Un convegno sulle missioni al popolo! Questa sì che è una bella iniziativa: Firenze, 7-9 ottobre. Ne ho subito approfittato, soprattutto per incontrare fratelli e sorelle, i più 50 partecipanti laici, Oblati, Comi… anche un vescovo.
Le testimonianze, specialmente dei laici della famiglia oblata sono bellissime, tutti hanno partecipato a decine e decine di missioni. Sono incantato (è l’unico che non ha mai partecipato alle missioni!).
Dato che partecipo mi hanno chiesto di avviare l’incontro
con due parole, pensando alle origini.
Nell’immaginario
romantico dell’Ottocento il missionario era un eroe. Uno slogan lo definiva
nella sua ardua impresa: “Attraversare i mari, conquistare un’anima, e morire”.
La missione era abitualmente collocata in un Paese lontano e il fine salvare
almeno un’anima, bastava un’anima, perché, essendo redenta dal sangue di
Cristo, ha un valore infinito. Dopo di che il missionario poteva anche morire.
Gesto coraggioso quello del missionario. Ma la povera “anima” salvata che poteva
fare una volta lasciata sola in un ambiente “pagano”?
Per sant’Eugenio per
essere missionario non si dovevano attraversare i mari, come invece pensava il
suo amico Forbin-Janson, che voleva andare in Cina e invitava l’amico ad andare
con lui. Eugenio gli rispondeva che la missione ce l’aveva in casa, non
bisognava di andare lontano. La missione al popolo va dai popoli vicini, non da
quelli lontani.
Salvare un’anima?
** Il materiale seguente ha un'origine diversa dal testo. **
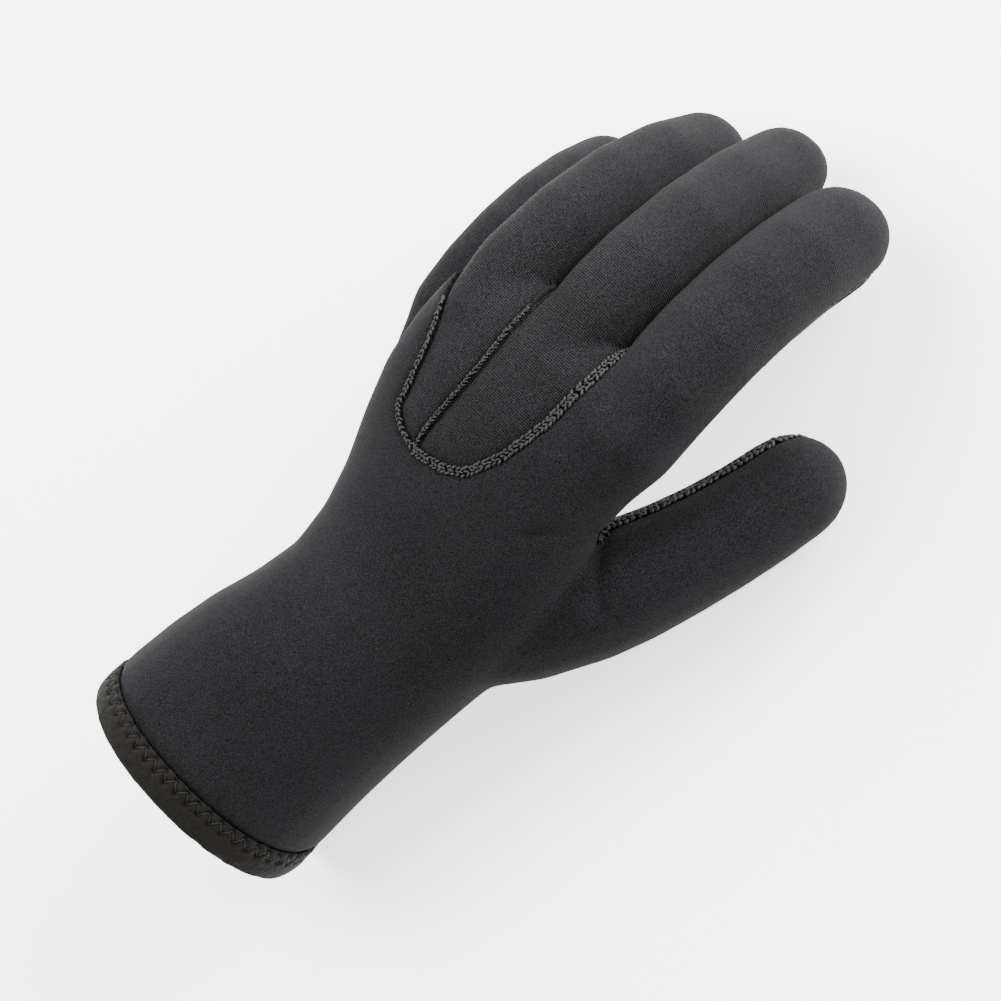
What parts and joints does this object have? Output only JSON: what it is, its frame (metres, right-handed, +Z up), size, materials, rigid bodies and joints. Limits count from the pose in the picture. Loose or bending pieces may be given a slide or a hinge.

La
missione al popolo ha di mirare piuttosto la salvezza della persona nella sua
interezza, inserita nella propria famiglia, nel lavoro, nelle relazioni con
le altre persone e col mondo circostante, in modo che possa trovare un adeguato
ambiente di vita che favorisca la sua crescita. Per questo sant’Eugenio durante
le missioni non solo dialogava con le singole persone, ma andava a trovare le
famiglie.
La missione al popolo
non ha di mira soltanto la salvezza dell’anima ma di un “popolo”, di un insieme
di “anime”, la costruzione di una società. Per questo sant’Eugenio durante le
missioni istituiva, ad esempio, dei “tribunali di riconciliazione” per
risolvere questioni che dividevano famiglia da famiglia. La comunicazione della
“buona novella”, pena la sua evanescenza, deve risolversi in rapporti
interpersonale, nell’incontro tra persone che imparano a conoscersi, a
dialogare, a condividere l’esperienza cristiana, giungendo a possedere insieme
l’incontro di ciascuno con Cristo.
“… e poi morire”? No
davvero. Come san Paolo: mi piacerebbe morire per ricongiungermi a Cristo, ma
se è bene per voi rimango. Così il missionario: una volta terminata la missione
partiva, ma poi tornava per vedere come andavano le cose, per incoraggiare,
sostenere…
Ci sono abbastanza spunti
per la prolusione a un convegno sulla missione al popolo?
Non ho usato power
point o simili strumenti tecnici. Quando ci voglio ci vogliono, ma non erano
opportuni per rievocare la missione al popolo di una volta. Allora non c’era il
cinema, c’era in teatro. E i missionari erano “teatrali”. Non avevano
microfono, non avevano lo schermo che ingigantiva il loro volto, quindi da
lontano non si sentiva bene e non si vedeva bene. Occorreva parlare ad alta
voce, quasi gridare e compiere gesti ampi che accompagnassero le parole per renderle
maggiormente comprensibili. Uno dei problemi più angosciosi dei missionari di
allora era il mal di gola, la perdita della voce: le missioni per le più si
tenevano d’inverno, nelle chiese gelate… E sant’Eugenio raccomanda di bere vino
caldo, di preparare infusi…
Anche Paolo, grande missionario itinerante, era teatrale: “Galati, davanti ai quali ho rappresentato al vivo Cristo Crocifisso...”. Quando padre Ettore faceva le prove di canto con la gente, non faceva teatro? Quando padre Marino si interrompeva con lunghi silenzi che attiravano più l’attenzione delle parole, non faceva teatro?
Fare teatro? No, esprimersi con convinzione; una convinzione che muove tutte le fibre dell’essere, voce, gesto… È tutta la persona che parla a tutta la persona.